____ Dataset section

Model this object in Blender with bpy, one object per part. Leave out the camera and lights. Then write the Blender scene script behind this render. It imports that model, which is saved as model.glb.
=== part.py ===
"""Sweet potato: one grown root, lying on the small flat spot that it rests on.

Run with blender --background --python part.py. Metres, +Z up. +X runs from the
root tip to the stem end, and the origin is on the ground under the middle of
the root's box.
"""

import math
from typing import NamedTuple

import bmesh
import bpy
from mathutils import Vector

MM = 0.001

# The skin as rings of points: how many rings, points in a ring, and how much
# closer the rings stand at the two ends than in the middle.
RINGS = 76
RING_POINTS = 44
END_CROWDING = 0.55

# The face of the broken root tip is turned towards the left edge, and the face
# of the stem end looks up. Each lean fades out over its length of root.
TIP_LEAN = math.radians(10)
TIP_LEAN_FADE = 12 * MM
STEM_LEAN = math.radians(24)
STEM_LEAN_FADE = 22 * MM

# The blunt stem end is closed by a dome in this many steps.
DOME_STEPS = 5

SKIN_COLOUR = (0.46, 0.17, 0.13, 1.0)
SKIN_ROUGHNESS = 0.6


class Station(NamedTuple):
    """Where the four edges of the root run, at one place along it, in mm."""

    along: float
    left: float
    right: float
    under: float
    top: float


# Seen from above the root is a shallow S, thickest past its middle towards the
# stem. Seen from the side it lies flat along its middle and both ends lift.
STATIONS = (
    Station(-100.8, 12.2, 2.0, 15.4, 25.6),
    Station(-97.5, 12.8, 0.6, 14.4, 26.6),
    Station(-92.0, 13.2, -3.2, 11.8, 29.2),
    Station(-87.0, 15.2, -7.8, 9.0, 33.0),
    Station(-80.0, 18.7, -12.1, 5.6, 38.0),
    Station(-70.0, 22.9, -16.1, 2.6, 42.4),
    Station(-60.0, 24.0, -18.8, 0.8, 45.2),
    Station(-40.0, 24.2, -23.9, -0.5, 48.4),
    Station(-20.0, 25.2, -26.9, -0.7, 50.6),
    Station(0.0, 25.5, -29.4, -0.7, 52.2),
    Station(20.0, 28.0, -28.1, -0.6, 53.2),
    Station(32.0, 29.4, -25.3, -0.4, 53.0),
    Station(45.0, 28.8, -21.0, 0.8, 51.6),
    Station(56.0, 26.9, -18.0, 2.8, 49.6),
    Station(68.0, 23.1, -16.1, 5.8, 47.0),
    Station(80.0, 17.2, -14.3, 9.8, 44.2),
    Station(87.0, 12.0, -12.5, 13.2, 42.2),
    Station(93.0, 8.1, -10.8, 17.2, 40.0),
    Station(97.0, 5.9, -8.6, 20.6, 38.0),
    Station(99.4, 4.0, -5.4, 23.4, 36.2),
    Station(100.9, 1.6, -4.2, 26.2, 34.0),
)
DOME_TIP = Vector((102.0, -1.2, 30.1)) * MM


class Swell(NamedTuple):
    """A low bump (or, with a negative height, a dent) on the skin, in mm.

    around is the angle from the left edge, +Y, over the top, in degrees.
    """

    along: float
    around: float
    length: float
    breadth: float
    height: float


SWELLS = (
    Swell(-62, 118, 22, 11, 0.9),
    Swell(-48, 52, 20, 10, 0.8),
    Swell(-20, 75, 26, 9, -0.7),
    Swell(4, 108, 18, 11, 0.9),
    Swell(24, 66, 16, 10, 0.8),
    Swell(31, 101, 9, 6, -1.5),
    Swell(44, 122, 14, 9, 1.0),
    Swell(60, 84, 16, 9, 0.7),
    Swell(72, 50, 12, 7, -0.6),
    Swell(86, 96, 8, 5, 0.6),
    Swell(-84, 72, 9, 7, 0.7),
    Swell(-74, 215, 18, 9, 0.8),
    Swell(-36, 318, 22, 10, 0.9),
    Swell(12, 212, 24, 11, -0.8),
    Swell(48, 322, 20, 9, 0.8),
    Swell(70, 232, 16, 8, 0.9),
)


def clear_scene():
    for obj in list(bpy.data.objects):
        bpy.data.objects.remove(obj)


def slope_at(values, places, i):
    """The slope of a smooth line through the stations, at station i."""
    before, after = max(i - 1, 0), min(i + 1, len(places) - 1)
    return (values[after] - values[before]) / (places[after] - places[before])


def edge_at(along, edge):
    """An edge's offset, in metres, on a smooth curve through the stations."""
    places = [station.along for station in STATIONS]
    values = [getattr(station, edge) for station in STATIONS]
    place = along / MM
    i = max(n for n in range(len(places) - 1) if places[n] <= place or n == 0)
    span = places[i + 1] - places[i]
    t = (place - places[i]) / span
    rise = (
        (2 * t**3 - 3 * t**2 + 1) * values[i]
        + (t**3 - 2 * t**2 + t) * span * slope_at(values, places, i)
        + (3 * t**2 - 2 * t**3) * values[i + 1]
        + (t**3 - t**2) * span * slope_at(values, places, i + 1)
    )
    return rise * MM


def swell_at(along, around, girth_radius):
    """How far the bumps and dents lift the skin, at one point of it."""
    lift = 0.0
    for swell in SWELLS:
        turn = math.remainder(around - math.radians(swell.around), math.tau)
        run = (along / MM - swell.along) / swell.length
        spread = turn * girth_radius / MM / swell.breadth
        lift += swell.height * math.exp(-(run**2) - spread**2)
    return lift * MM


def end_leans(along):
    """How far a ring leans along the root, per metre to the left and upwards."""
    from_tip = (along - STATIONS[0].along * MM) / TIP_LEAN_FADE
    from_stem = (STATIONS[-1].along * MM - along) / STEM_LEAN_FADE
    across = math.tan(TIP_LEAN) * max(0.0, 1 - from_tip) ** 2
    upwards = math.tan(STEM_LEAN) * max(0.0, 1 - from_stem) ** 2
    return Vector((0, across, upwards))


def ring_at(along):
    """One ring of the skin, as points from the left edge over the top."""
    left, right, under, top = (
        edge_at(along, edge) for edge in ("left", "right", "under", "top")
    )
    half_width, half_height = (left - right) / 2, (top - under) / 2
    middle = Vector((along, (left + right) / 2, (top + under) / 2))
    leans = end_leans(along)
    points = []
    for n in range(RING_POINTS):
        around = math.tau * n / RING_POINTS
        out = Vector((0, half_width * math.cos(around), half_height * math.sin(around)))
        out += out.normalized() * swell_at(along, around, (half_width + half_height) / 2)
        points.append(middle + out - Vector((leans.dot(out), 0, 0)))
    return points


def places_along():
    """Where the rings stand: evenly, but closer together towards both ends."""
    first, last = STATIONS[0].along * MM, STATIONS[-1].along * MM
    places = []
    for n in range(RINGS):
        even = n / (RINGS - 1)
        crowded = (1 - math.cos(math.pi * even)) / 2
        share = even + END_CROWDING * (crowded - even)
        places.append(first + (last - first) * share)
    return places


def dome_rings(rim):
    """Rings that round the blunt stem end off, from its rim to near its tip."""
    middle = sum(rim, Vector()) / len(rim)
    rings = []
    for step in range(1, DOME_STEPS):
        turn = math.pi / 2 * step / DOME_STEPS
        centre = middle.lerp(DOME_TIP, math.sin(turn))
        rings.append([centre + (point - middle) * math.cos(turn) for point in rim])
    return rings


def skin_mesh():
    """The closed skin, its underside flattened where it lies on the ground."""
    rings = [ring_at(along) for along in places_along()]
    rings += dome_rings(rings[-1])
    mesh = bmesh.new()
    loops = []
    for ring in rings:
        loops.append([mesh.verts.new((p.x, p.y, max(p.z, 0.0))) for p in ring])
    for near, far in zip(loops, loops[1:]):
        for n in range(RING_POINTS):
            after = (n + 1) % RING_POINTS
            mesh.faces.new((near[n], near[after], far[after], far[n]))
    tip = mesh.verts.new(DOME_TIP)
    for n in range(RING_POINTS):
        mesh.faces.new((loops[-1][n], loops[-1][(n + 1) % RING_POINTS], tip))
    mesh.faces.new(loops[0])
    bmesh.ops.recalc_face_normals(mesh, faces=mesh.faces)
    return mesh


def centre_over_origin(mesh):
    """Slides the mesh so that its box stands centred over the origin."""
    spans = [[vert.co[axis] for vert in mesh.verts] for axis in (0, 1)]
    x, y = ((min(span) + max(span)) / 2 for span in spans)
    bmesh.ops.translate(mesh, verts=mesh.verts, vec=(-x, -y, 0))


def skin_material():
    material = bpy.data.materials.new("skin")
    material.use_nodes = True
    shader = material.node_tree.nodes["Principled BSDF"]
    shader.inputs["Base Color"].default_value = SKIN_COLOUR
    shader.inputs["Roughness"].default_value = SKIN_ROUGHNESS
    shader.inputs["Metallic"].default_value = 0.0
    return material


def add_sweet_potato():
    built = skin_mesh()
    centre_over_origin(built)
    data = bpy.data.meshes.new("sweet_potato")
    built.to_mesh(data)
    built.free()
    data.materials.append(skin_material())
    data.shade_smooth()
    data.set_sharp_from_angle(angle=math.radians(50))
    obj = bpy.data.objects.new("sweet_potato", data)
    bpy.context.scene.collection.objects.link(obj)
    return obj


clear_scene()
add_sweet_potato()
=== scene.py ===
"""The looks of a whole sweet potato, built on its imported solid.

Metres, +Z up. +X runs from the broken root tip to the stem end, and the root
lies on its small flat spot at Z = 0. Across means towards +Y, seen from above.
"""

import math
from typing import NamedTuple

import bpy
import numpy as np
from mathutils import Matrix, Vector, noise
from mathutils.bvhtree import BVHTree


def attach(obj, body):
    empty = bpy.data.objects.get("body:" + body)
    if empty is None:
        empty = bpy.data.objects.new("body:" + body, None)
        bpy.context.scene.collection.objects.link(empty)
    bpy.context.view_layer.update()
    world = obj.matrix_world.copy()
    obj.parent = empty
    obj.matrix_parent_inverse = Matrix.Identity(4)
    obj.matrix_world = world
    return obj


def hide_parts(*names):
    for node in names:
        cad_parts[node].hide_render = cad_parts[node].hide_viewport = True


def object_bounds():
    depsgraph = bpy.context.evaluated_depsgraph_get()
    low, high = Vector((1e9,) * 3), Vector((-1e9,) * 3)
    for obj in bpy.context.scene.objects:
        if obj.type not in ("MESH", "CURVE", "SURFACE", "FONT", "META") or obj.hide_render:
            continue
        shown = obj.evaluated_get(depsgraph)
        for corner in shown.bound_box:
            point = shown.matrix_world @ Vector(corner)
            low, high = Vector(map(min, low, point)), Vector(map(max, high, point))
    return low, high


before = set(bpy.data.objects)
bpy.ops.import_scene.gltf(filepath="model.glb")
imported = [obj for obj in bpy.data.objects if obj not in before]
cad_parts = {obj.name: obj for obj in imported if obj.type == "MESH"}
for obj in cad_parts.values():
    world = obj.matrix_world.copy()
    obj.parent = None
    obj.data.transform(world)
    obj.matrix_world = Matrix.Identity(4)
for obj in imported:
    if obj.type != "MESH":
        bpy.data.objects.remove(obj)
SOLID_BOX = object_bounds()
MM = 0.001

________

• Exercise task: Extract the lines from the line with "bpy.context.scene.collection.objects.link(obj)" to the line with "shown = obj.evaluated_get(depsgraph)", inclusive, reproducing them exactly and leaving out every other line.

• Problem solution:
    bpy.context.scene.collection.objects.link(obj)
    return obj


clear_scene()
add_sweet_potato()
=== scene.py ===
"""The looks of a whole sweet potato, built on its imported solid.

Metres, +Z up. +X runs from the broken root tip to the stem end, and the root
lies on its small flat spot at Z = 0. Across means towards +Y, seen from above.
"""

import math
from typing import NamedTuple

import bpy
import numpy as np
from mathutils import Matrix, Vector, noise
from mathutils.bvhtree import BVHTree


def attach(obj, body):
    empty = bpy.data.objects.get("body:" + body)
    if empty is None:
        empty = bpy.data.objects.new("body:" + body, None)
        bpy.context.scene.collection.objects.link(empty)
    bpy.context.view_layer.update()
    world = obj.matrix_world.copy()
    obj.parent = empty
    obj.matrix_parent_inverse = Matrix.Identity(4)
    obj.matrix_world = world
    return obj


def hide_parts(*names):
    for node in names:
        cad_parts[node].hide_render = cad_parts[node].hide_viewport = True


def object_bounds():
    depsgraph = bpy.context.evaluated_depsgraph_get()
    low, high = Vector((1e9,) * 3), Vector((-1e9,) * 3)
    for obj in bpy.context.scene.objects:
        if obj.type not in ("MESH", "CURVE", "SURFACE", "FONT", "META") or obj.hide_render:
            continue
        shown = obj.evaluated_get(depsgraph)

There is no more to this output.